→ Stated goal
From the listing below, select every line where the word "that" appears.
________________________
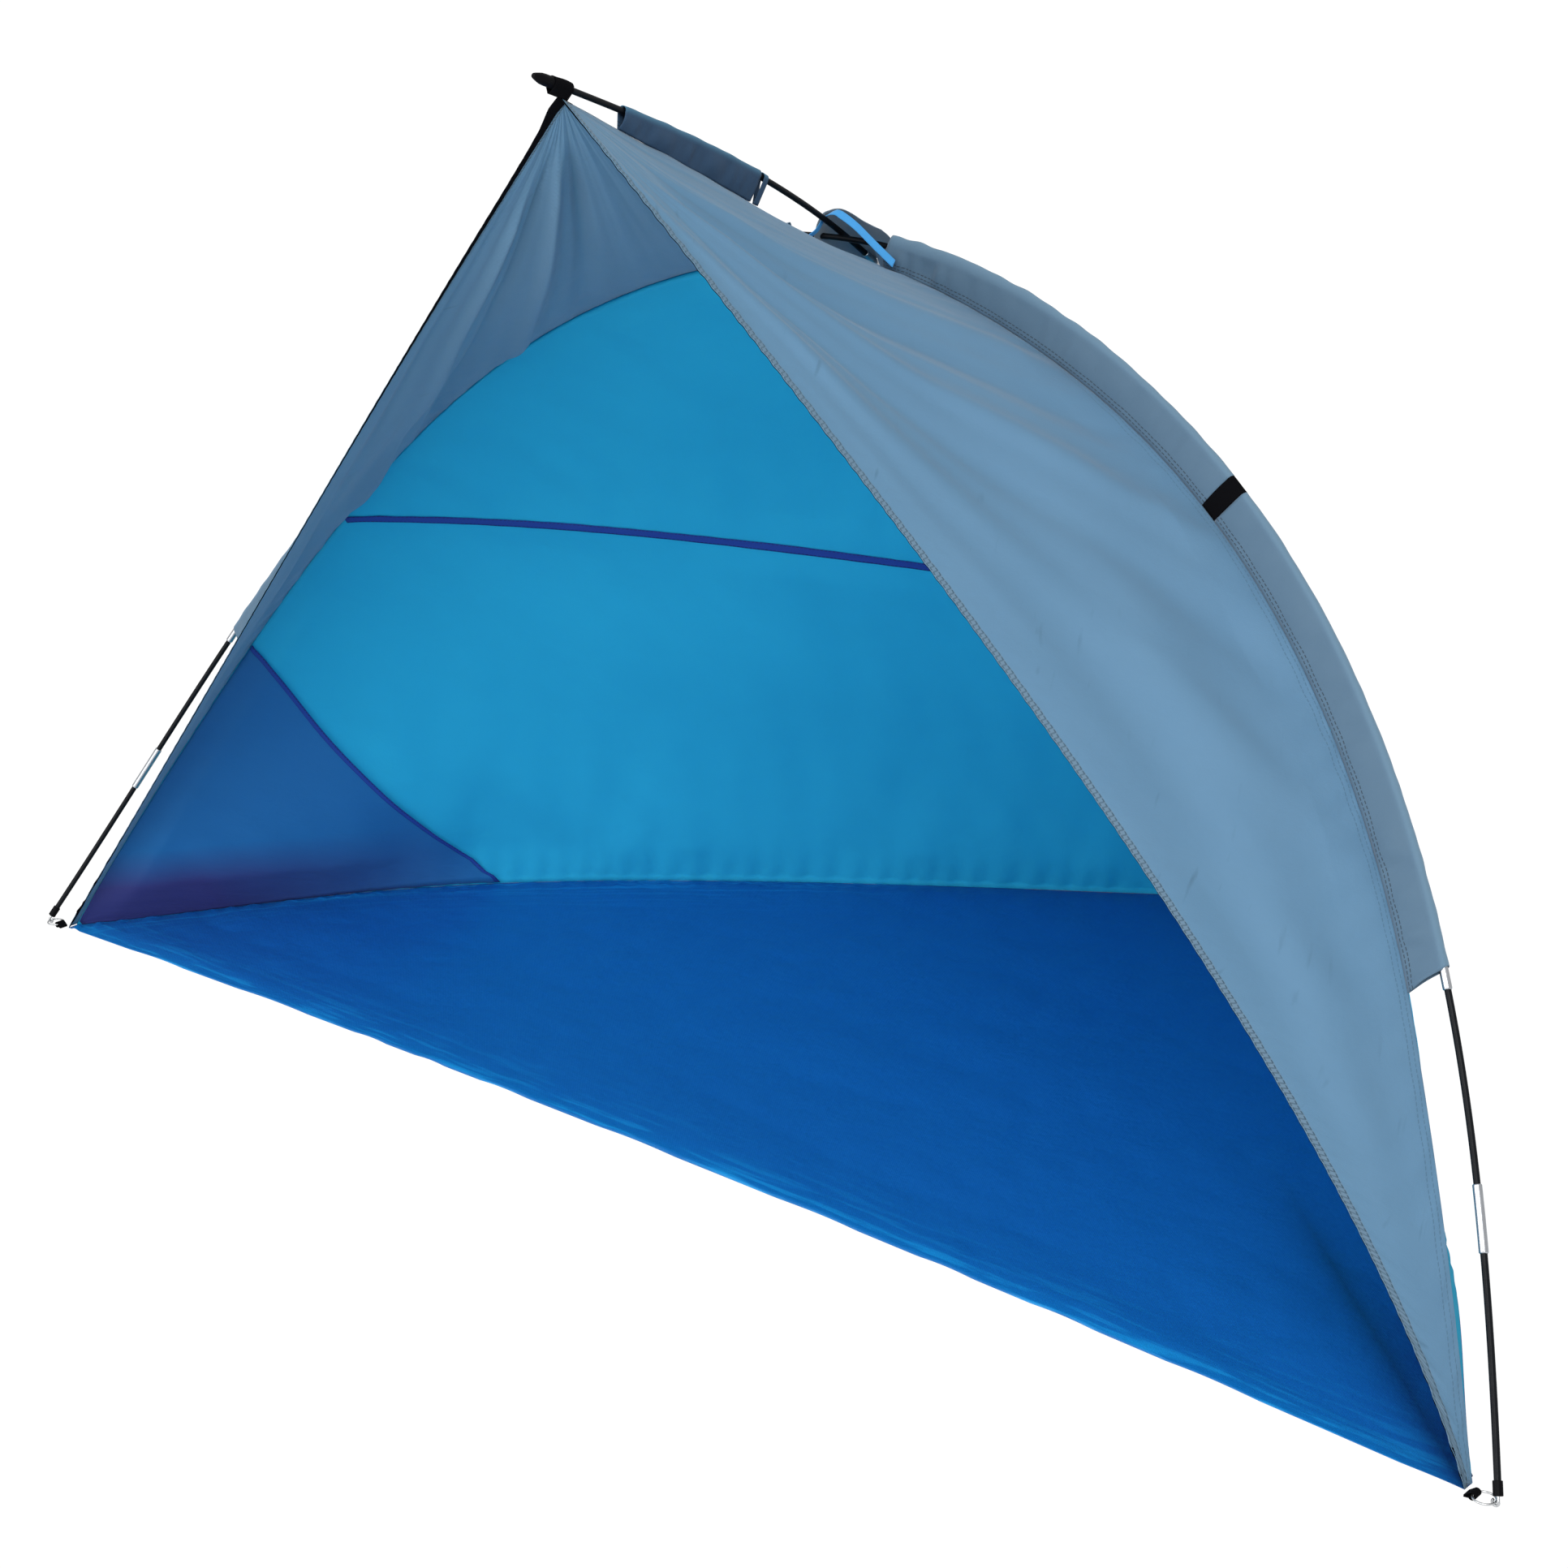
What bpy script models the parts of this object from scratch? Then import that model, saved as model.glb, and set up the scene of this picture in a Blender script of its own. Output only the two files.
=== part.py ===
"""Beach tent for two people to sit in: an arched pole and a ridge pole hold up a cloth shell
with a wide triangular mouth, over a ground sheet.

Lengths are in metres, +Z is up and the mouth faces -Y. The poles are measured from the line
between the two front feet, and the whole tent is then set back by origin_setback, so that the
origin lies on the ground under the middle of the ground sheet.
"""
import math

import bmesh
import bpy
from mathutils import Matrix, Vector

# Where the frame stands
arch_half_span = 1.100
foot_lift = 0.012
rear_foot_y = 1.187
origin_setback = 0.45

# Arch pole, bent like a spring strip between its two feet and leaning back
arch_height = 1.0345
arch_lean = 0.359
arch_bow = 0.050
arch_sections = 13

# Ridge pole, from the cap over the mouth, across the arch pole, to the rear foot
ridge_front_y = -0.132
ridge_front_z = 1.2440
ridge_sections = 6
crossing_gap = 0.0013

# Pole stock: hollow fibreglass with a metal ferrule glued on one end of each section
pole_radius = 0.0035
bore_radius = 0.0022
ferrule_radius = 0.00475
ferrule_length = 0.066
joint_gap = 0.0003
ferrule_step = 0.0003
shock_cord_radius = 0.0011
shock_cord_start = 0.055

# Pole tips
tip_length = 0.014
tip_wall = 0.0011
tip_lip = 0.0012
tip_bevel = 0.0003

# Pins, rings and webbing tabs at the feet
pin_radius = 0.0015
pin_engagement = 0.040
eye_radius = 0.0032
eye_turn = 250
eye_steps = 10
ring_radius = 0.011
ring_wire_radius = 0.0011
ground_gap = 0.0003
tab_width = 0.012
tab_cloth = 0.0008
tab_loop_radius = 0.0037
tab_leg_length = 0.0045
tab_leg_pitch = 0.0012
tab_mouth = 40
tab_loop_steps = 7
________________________
→ Task result
What bpy script models the parts of this object from scratch? Then import that model, saved as model.glb, and set up the scene of this picture in a Blender script of its own. Output only the two files.
between the two front feet, and the whole tent is then set back by origin_setback, so that the